For almost an hour, 8 of us wrangled over what was right and what was wrong. Was this karma, ego nonsense, power struggles, frustrations from her childhood relations with her overbearing mother, or any of a number of other issues?

We were getting nowhere, and most importantly, Martha was even more confused about her decision making than ever. Finally, a lull in conversation occurred and John said, “I think I have an idea that might help”. He reached into his pocket and pulled out a quarter and handed it to Martha. “Heads you take course A and tails you take course B”. Martha was a bit hesitant to leave decision making of such a critical issue to the flip of a coin. John encouraged her to go along with it anyway.

She flipped the coin and it came up heads. She instantly looked up and smiled and said, “Can I make it 2 out of 3?”. The whole group gasped all at once at the sudden realization of what just happened.
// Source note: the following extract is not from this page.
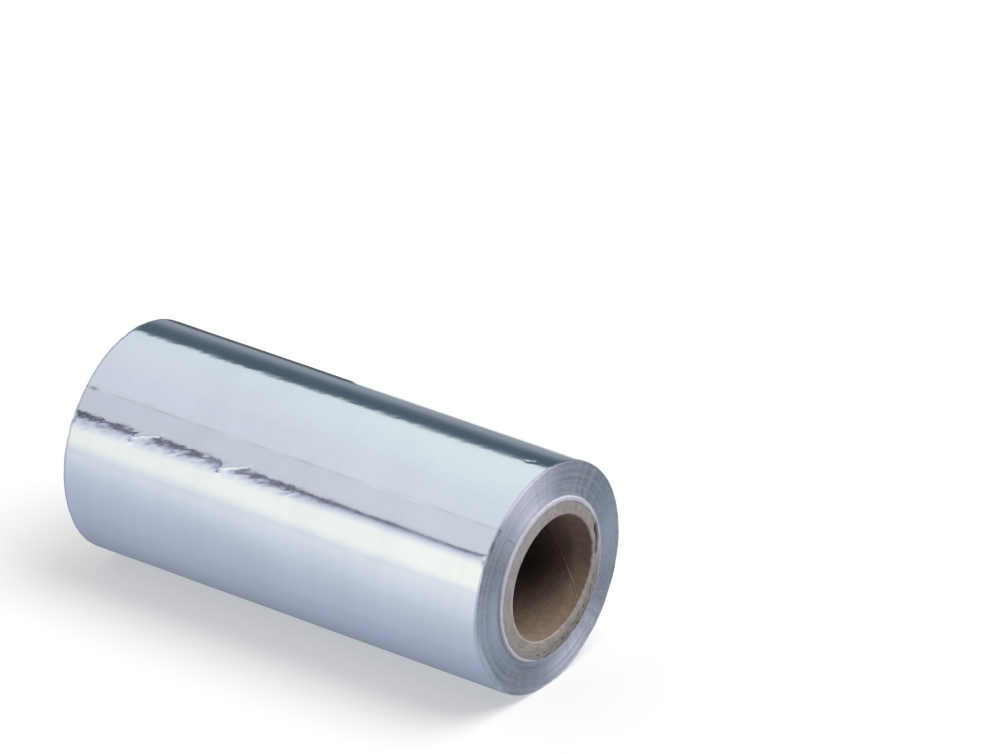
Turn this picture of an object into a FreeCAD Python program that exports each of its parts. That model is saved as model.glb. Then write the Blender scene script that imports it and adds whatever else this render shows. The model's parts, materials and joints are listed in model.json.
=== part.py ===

The fact that she had second thoughts about the outcome of the coin flip shed all kinds of awareness on her doubts about course A. Martha’s intellect was incapable of sorting through the mirad of issues surrounding the decision, but her inner knowing did so in an instant. What was most revealing was the certainty that she now had about her decision.

This was a stunning display of an effective method of tuning into your inner knowing about decision making. I have since used it on myself in several decision making dilemmas, and this method has never failed to surface my true feelings. Try it, when and if you experience doubt about the outcome of the flip, take the opposite choice.

Thank you John!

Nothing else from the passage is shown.